» **Aim**:
Return all of the lines below exactly as they are.

--- Start of Task input ---

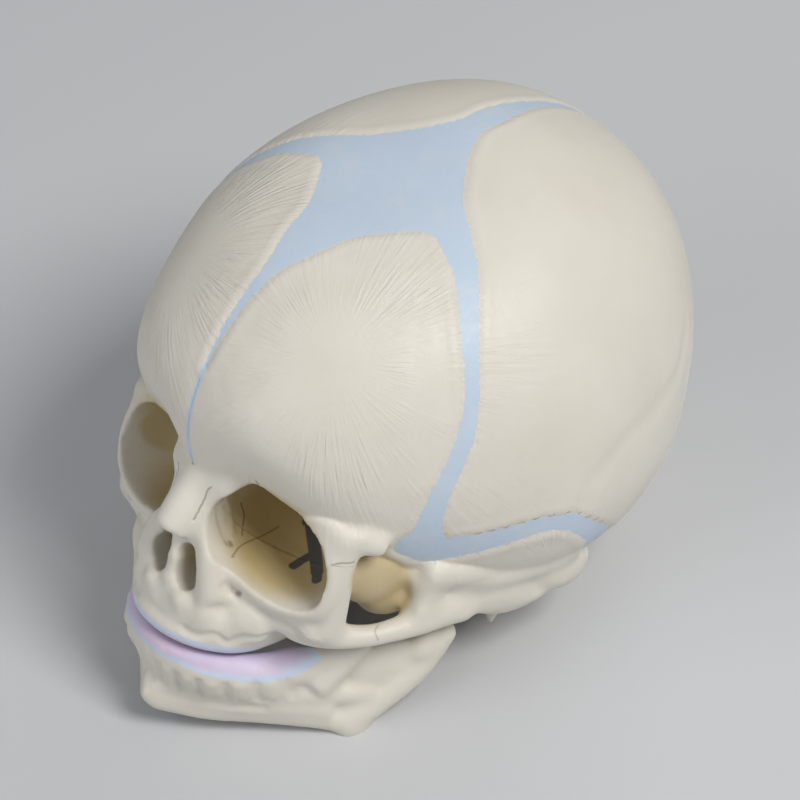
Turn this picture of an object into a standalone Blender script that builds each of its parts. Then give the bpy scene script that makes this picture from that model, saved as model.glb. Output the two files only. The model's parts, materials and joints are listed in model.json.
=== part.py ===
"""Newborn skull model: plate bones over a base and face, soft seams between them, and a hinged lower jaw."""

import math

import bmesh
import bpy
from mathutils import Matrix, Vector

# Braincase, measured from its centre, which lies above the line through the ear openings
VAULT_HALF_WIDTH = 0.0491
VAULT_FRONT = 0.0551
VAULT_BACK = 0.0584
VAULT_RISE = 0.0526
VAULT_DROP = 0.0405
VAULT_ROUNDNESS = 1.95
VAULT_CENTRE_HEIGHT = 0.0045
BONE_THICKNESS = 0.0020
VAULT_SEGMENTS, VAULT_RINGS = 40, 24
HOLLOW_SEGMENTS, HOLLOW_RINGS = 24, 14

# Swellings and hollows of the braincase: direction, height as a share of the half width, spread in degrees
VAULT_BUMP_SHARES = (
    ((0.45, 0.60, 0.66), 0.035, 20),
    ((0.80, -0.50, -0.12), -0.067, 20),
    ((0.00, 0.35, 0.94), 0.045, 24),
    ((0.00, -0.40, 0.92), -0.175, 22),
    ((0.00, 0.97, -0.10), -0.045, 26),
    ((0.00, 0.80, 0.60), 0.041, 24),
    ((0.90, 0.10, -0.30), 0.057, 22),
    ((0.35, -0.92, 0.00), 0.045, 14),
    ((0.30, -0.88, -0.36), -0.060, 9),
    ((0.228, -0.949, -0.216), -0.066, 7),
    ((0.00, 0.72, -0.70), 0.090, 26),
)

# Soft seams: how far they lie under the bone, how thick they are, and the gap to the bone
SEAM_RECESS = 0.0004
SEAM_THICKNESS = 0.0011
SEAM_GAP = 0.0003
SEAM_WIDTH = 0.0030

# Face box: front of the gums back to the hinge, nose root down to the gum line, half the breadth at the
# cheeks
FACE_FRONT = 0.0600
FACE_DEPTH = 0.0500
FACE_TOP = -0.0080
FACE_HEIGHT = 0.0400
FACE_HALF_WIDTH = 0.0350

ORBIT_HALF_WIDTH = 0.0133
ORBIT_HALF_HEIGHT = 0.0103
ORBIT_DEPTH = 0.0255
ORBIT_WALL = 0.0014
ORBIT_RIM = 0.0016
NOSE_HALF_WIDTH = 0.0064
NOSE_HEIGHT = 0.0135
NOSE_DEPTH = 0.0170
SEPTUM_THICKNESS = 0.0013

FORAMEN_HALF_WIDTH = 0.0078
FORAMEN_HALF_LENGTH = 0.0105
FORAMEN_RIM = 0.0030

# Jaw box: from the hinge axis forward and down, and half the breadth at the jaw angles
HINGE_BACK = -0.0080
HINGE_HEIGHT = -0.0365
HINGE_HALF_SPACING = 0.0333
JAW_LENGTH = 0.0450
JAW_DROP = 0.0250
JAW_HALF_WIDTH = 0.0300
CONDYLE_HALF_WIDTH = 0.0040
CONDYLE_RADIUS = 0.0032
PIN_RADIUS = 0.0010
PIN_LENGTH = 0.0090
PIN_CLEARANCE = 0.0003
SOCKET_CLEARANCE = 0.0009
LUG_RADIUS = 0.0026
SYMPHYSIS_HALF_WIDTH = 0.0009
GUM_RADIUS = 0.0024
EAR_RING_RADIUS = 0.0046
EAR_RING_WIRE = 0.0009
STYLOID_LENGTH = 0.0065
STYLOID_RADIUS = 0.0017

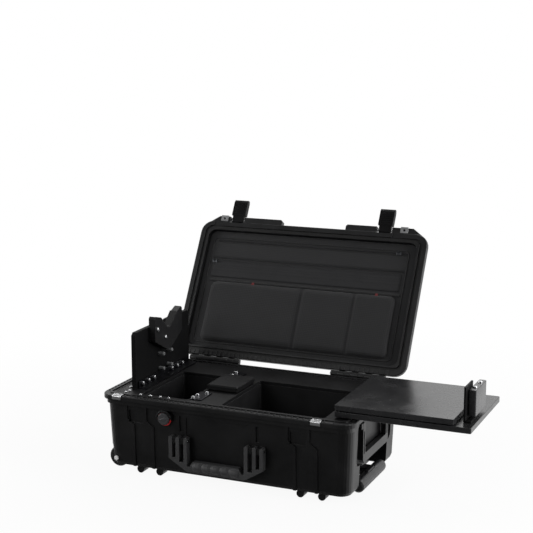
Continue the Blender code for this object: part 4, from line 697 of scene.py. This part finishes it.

--- End of Task input ---

» **Exercise output**:
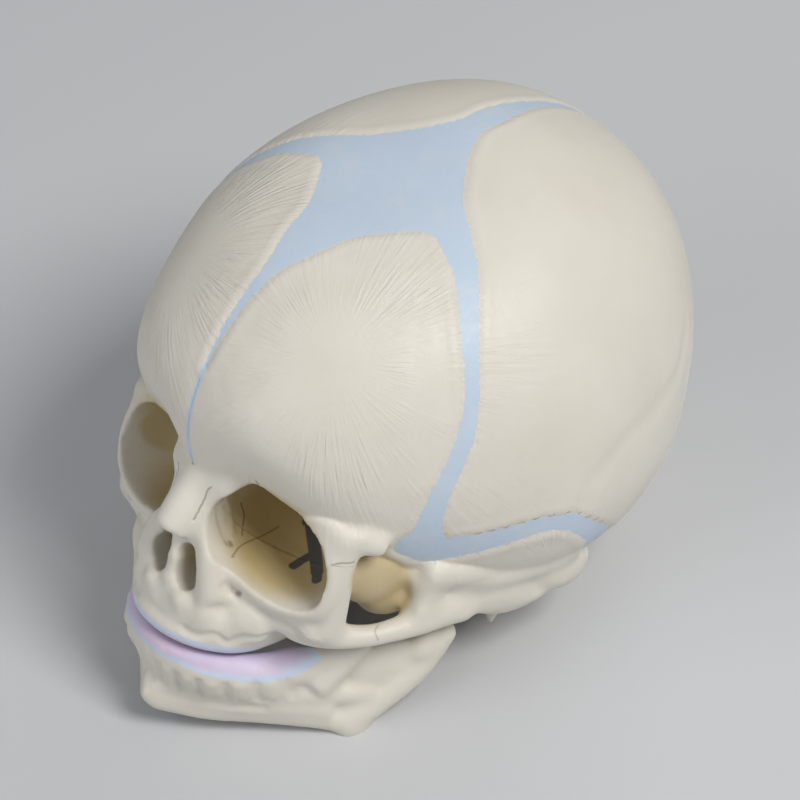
Turn this picture of an object into a standalone Blender script that builds each of its parts. Then give the bpy scene script that makes this picture from that model, saved as model.glb. Output the two files only. The model's parts, materials and joints are listed in model.json.
=== part.py ===
"""Newborn skull model: plate bones over a base and face, soft seams between them, and a hinged lower jaw."""

import math

import bmesh
import bpy
from mathutils import Matrix, Vector

# Braincase, measured from its centre, which lies above the line through the ear openings
VAULT_HALF_WIDTH = 0.0491
VAULT_FRONT = 0.0551
VAULT_BACK = 0.0584
VAULT_RISE = 0.0526
VAULT_DROP = 0.0405
VAULT_ROUNDNESS = 1.95
VAULT_CENTRE_HEIGHT = 0.0045
BONE_THICKNESS = 0.0020
VAULT_SEGMENTS, VAULT_RINGS = 40, 24
HOLLOW_SEGMENTS, HOLLOW_RINGS = 24, 14

# Swellings and hollows of the braincase: direction, height as a share of the half width, spread in degrees
VAULT_BUMP_SHARES = (
    ((0.45, 0.60, 0.66), 0.035, 20),
    ((0.80, -0.50, -0.12), -0.067, 20),
    ((0.00, 0.35, 0.94), 0.045, 24),
    ((0.00, -0.40, 0.92), -0.175, 22),
    ((0.00, 0.97, -0.10), -0.045, 26),
    ((0.00, 0.80, 0.60), 0.041, 24),
    ((0.90, 0.10, -0.30), 0.057, 22),
    ((0.35, -0.92, 0.00), 0.045, 14),
    ((0.30, -0.88, -0.36), -0.060, 9),
    ((0.228, -0.949, -0.216), -0.066, 7),
    ((0.00, 0.72, -0.70), 0.090, 26),
)

# Soft seams: how far they lie under the bone, how thick they are, and the gap to the bone
SEAM_RECESS = 0.0004
SEAM_THICKNESS = 0.0011
SEAM_GAP = 0.0003
SEAM_WIDTH = 0.0030

# Face box: front of the gums back to the hinge, nose root down to the gum line, half the breadth at the
# cheeks
FACE_FRONT = 0.0600
FACE_DEPTH = 0.0500
FACE_TOP = -0.0080
FACE_HEIGHT = 0.0400
FACE_HALF_WIDTH = 0.0350

ORBIT_HALF_WIDTH = 0.0133
ORBIT_HALF_HEIGHT = 0.0103
ORBIT_DEPTH = 0.0255
ORBIT_WALL = 0.0014
ORBIT_RIM = 0.0016
NOSE_HALF_WIDTH = 0.0064
NOSE_HEIGHT = 0.0135
NOSE_DEPTH = 0.0170
SEPTUM_THICKNESS = 0.0013

FORAMEN_HALF_WIDTH = 0.0078
FORAMEN_HALF_LENGTH = 0.0105
FORAMEN_RIM = 0.0030

# Jaw box: from the hinge axis forward and down, and half the breadth at the jaw angles
HINGE_BACK = -0.0080
HINGE_HEIGHT = -0.0365
HINGE_HALF_SPACING = 0.0333
JAW_LENGTH = 0.0450
JAW_DROP = 0.0250
JAW_HALF_WIDTH = 0.0300
CONDYLE_HALF_WIDTH = 0.0040
CONDYLE_RADIUS = 0.0032
PIN_RADIUS = 0.0010
PIN_LENGTH = 0.0090
PIN_CLEARANCE = 0.0003
SOCKET_CLEARANCE = 0.0009
LUG_RADIUS = 0.0026
SYMPHYSIS_HALF_WIDTH = 0.0009
GUM_RADIUS = 0.0024
EAR_RING_RADIUS = 0.0046
EAR_RING_WIRE = 0.0009
STYLOID_LENGTH = 0.0065
STYLOID_RADIUS = 0.0017

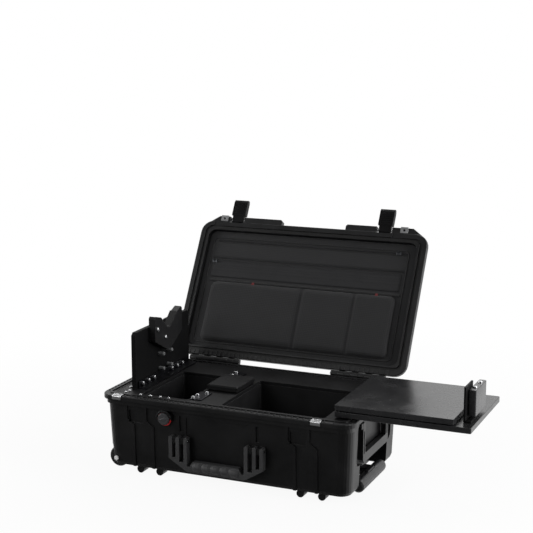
Continue the Blender code for this object: part 4, from line 697 of scene.py. This part finishes it.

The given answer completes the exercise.